**WORK TO COMPLETE:**
Provide the data again in its entirety, exactly as given.
** Begin DATA LINES **
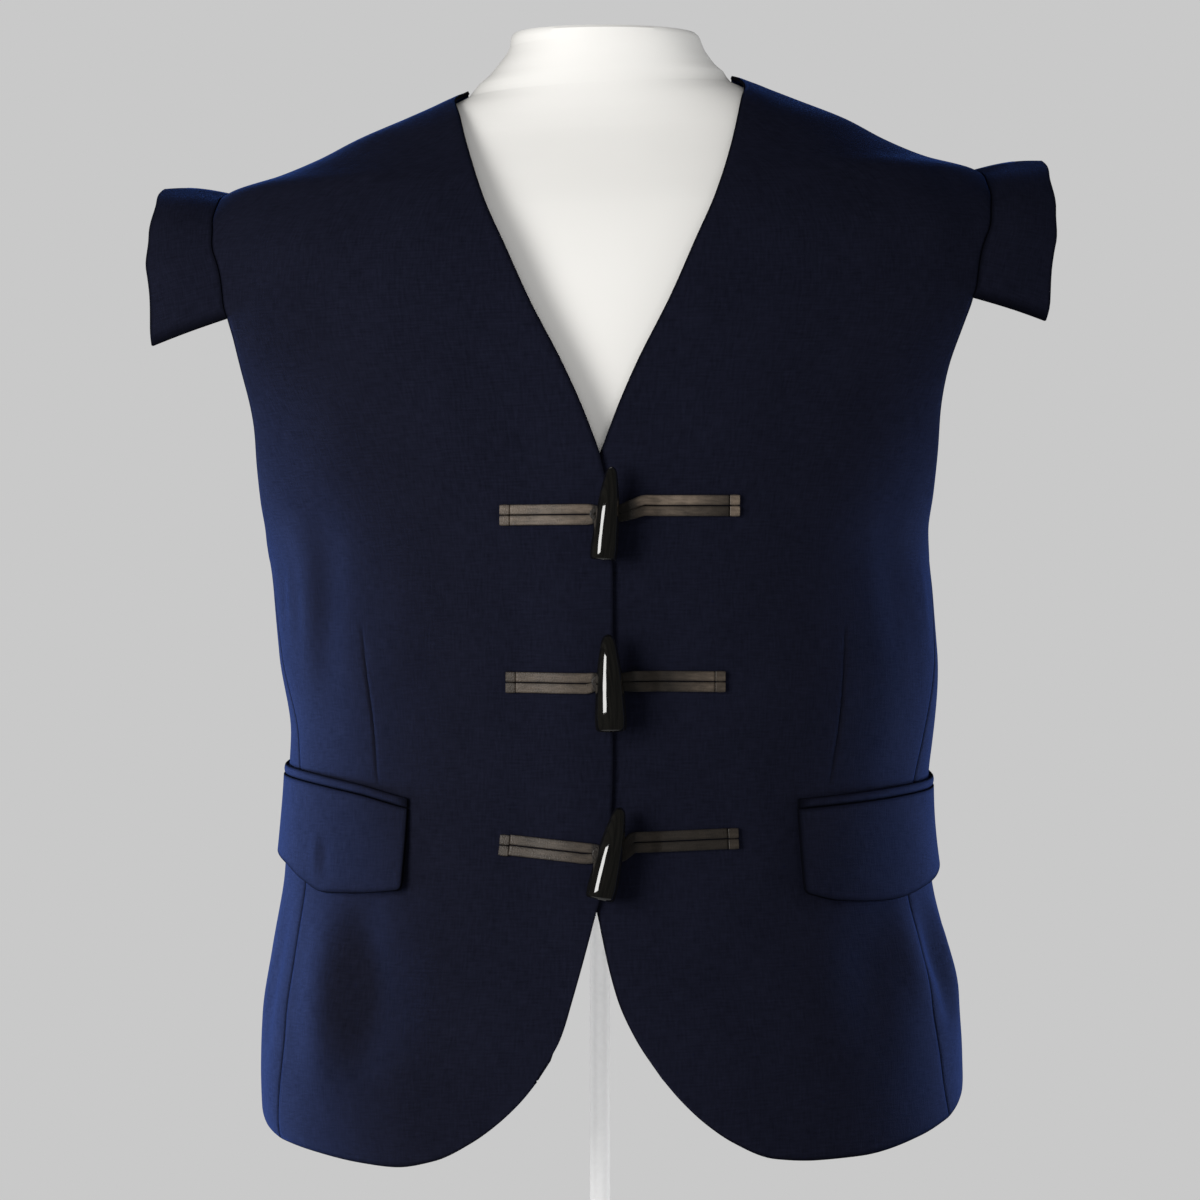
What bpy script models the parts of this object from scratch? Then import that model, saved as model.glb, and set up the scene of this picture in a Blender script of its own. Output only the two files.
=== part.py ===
"""A sleeveless jacobean waistcoat with shoulder wings and three toggles, on a limbless dress form.

Metres, +Z up. The front faces -Y and +X is the picture's right. The origin is the middle of the
stand base's underside. Heights in the tables are measured from the lowest point of the front hem.

The cloth lies on one envelope: rings of a superellipse, one for each row of CLOTH_RINGS. A place
on it is (around, height): around is 0 degrees at the centre front, 90 at the side and 180 at the
centre back. The shoulder seam runs along the ridge at 90 degrees. Every panel is a patch between
four edges drawn in those two values, and its wall is made on both sides of the envelope.
"""

import math
from collections import namedtuple

import bmesh
import bpy
import numpy as np
from mathutils import Vector

# Driving sizes
HEM_HEIGHT = 0.110
CLOTH = 0.0020
SEAM_GAP = 0.0003
LAID_GAP = 0.00095
RIM_INSET = 0.00017

# The lapping front: its rise, how far it laps, and where the rise fades out
LAP_RISE = 0.0027
LAP_WIDTH = 0.0076
LAP_REACH = 0.048
LAP_FADE = 0.034
LAP_BOTTOM = 0.085
LAP_BOTTOM_FADE = 0.050
LAP_TOP = 0.490
LAP_TOP_FADE = 0.080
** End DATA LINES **
**TASK ANSWER:**
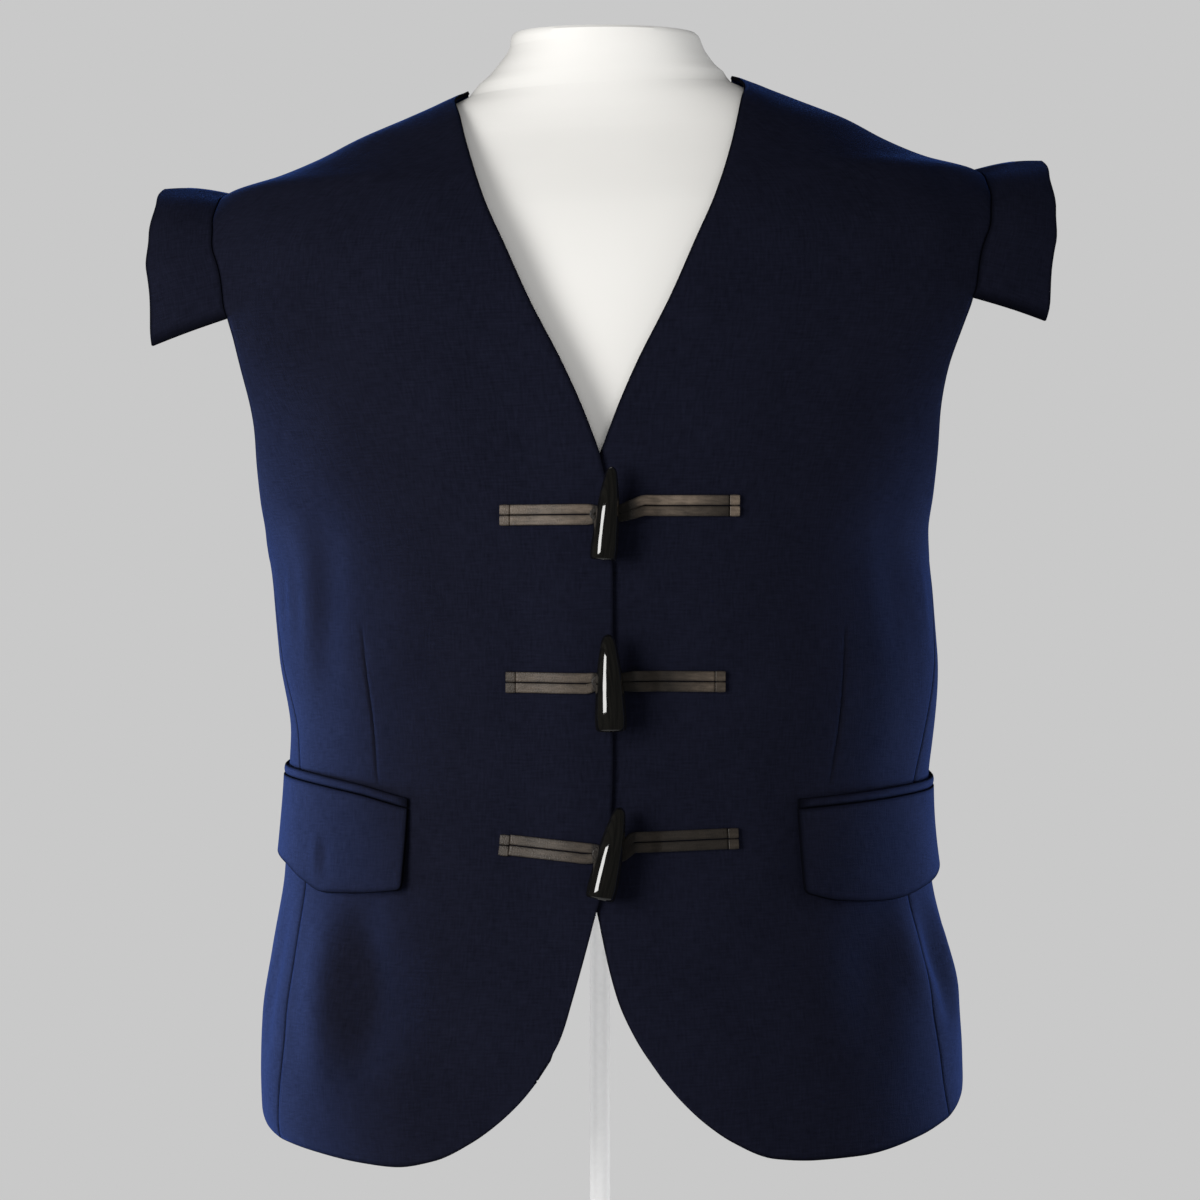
What bpy script models the parts of this object from scratch? Then import that model, saved as model.glb, and set up the scene of this picture in a Blender script of its own. Output only the two files.
=== part.py ===
"""A sleeveless jacobean waistcoat with shoulder wings and three toggles, on a limbless dress form.

Metres, +Z up. The front faces -Y and +X is the picture's right. The origin is the middle of the
stand base's underside. Heights in the tables are measured from the lowest point of the front hem.

The cloth lies on one envelope: rings of a superellipse, one for each row of CLOTH_RINGS. A place
on it is (around, height): around is 0 degrees at the centre front, 90 at the side and 180 at the
centre back. The shoulder seam runs along the ridge at 90 degrees. Every panel is a patch between
four edges drawn in those two values, and its wall is made on both sides of the envelope.
"""

import math
from collections import namedtuple

import bmesh
import bpy
import numpy as np
from mathutils import Vector

# Driving sizes
HEM_HEIGHT = 0.110
CLOTH = 0.0020
SEAM_GAP = 0.0003
LAID_GAP = 0.00095
RIM_INSET = 0.00017

# The lapping front: its rise, how far it laps, and where the rise fades out
LAP_RISE = 0.0027
LAP_WIDTH = 0.0076
LAP_REACH = 0.048
LAP_FADE = 0.034
LAP_BOTTOM = 0.085
LAP_BOTTOM_FADE = 0.050
LAP_TOP = 0.490
LAP_TOP_FADE = 0.080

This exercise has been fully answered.